Keto diets are complicated to follow and difficult for most people to stay on because of the very limited choice of foods. Keto diets:
• restrict many healthful foods (fruits, beans, whole grains, and vegetables) that have been consistently associated with reduction of disease
• usually include high amounts of red and processed meats that have been associated with increased risk for heart attacks and some cancers
• increase intake of saturated fats that raise blood levels of LDL cholesterol, which has been associated with increased risk for heart attacks
• restrict vegetarians to extremely limited choices of foods such as avocados and coconut oils - the latter of which is a high source of unhealthy saturated fat.
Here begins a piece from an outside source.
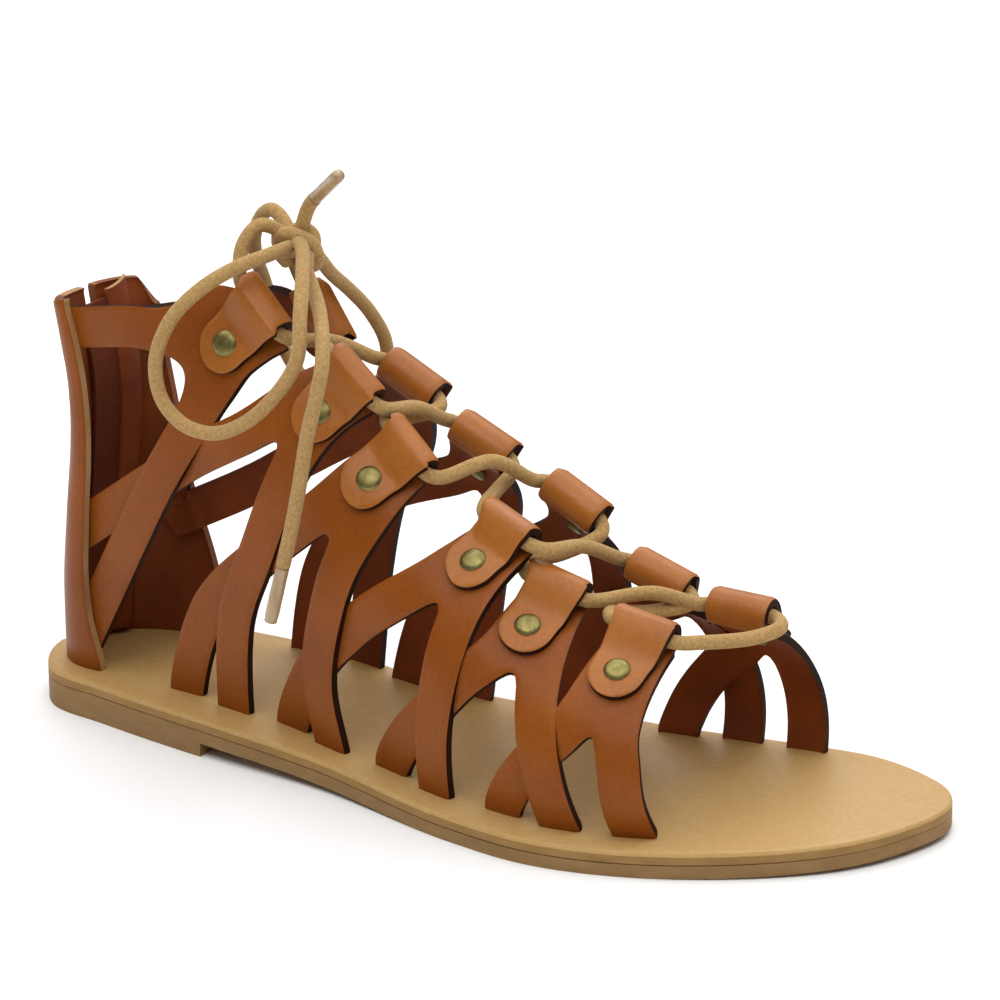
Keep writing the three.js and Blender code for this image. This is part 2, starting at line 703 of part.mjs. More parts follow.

Go easy on the fats, especially saturated fats from processed foods. Keto is just another fad diet, and the evidence is mounting that this diet may harm you in the long run. Fructose and other sugars are also a major concern, especially in sodas, candy, sugary cereals, sweetened juices and fast food - which can increase cholesterol and results in inflammation in the liver.
Instead, if you want to lose weight, prevent cardiovascular disease, diabetes and cancer, we suggest eating a well-balanced diet that features high-fiber foods, vegetables, fruits, fish, lean meats, nuts, seeds and unrefined oils. It’s a tasty, easy to adopt menu, familiar to those following the Anti-inflammatory diet.